- [Directions]:
Write every line of the material out exactly as shown.

- [Given information]:
<<<<

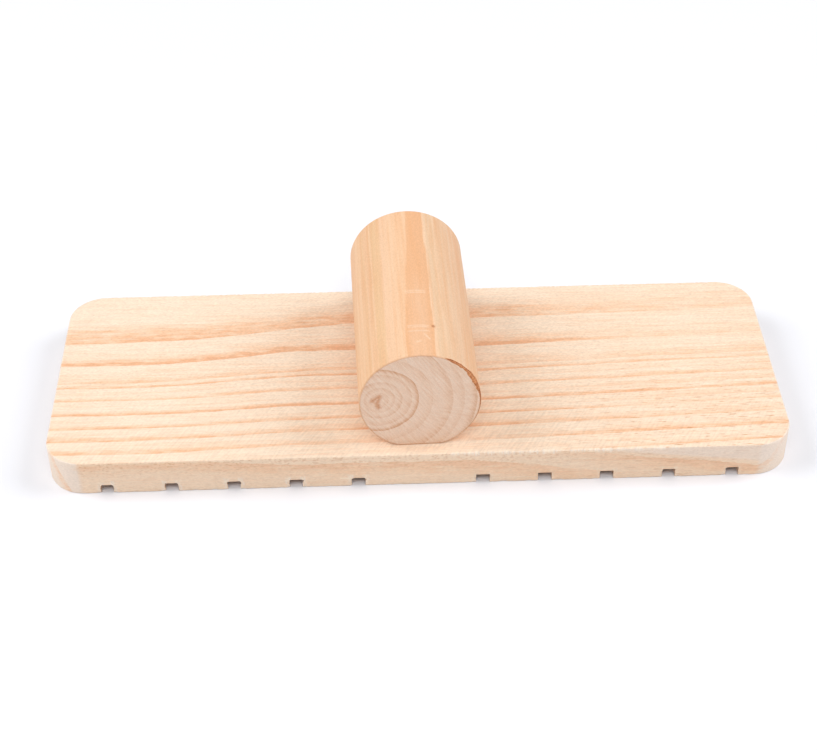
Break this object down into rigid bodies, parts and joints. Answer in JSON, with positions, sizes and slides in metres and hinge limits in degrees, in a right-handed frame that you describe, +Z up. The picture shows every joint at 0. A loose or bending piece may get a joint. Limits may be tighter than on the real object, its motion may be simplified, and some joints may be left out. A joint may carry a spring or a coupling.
{
  "type": "wooden hand float",
  "caption": "Small wooden hand float: flat board with rounded corners and cross grooves in its sole, and a round dowel handle screwed across the middle from below.",
  "frame": {"origin": "middle of the sole, in the plane that rests on the work", "axes": "+X along the board, +Y away from the user, +Z up through the handle"},
  "size_m": [0.24, 0.086, 0.05],
  "materials": {
    "pine_board": "planed, unfinished softwood",
    "handle_wood": "turned and sanded, unfinished softwood",
    "zinc_steel": "zinc plated"
  },
  "bodies": {
    "root": {"board": "pine_board", "handle": "handle_wood", "screw_front": "zinc_steel", "screw_rear": "zinc_steel"}
  },
  "joints": []
}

>>>>

- [Solved problem]:
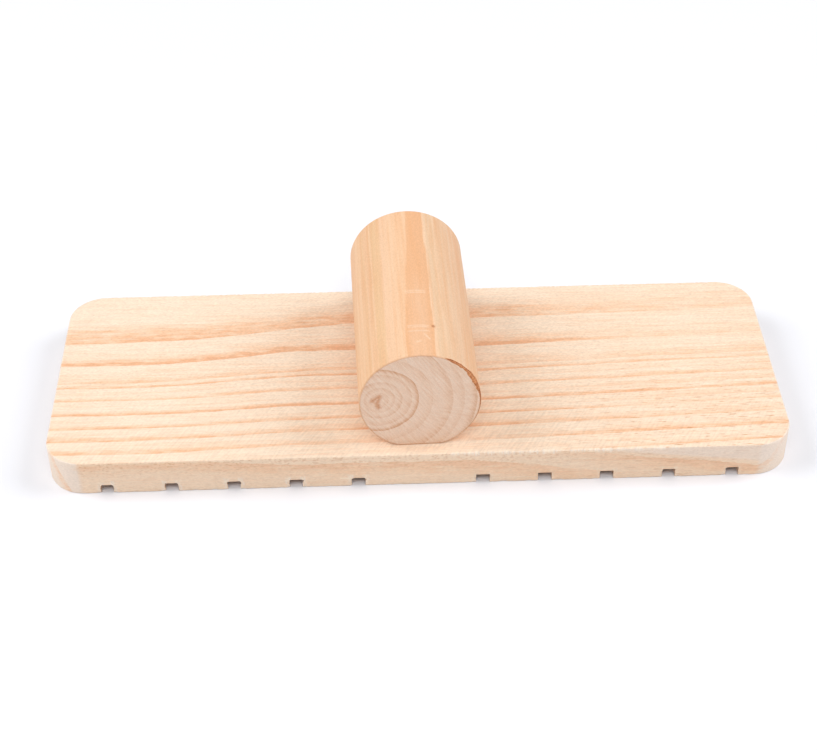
Break this object down into rigid bodies, parts and joints. Answer in JSON, with positions, sizes and slides in metres and hinge limits in degrees, in a right-handed frame that you describe, +Z up. The picture shows every joint at 0. A loose or bending piece may get a joint. Limits may be tighter than on the real object, its motion may be simplified, and some joints may be left out. A joint may carry a spring or a coupling.
{
  "type": "wooden hand float",
  "caption": "Small wooden hand float: flat board with rounded corners and cross grooves in its sole, and a round dowel handle screwed across the middle from below.",
  "frame": {"origin": "middle of the sole, in the plane that rests on the work", "axes": "+X along the board, +Y away from the user, +Z up through the handle"},
  "size_m": [0.24, 0.086, 0.05],
  "materials": {
    "pine_board": "planed, unfinished softwood",
    "handle_wood": "turned and sanded, unfinished softwood",
    "zinc_steel": "zinc plated"
  },
  "bodies": {
    "root": {"board": "pine_board", "handle": "handle_wood", "screw_front": "zinc_steel", "screw_rear": "zinc_steel"}
  },
  "joints": []
}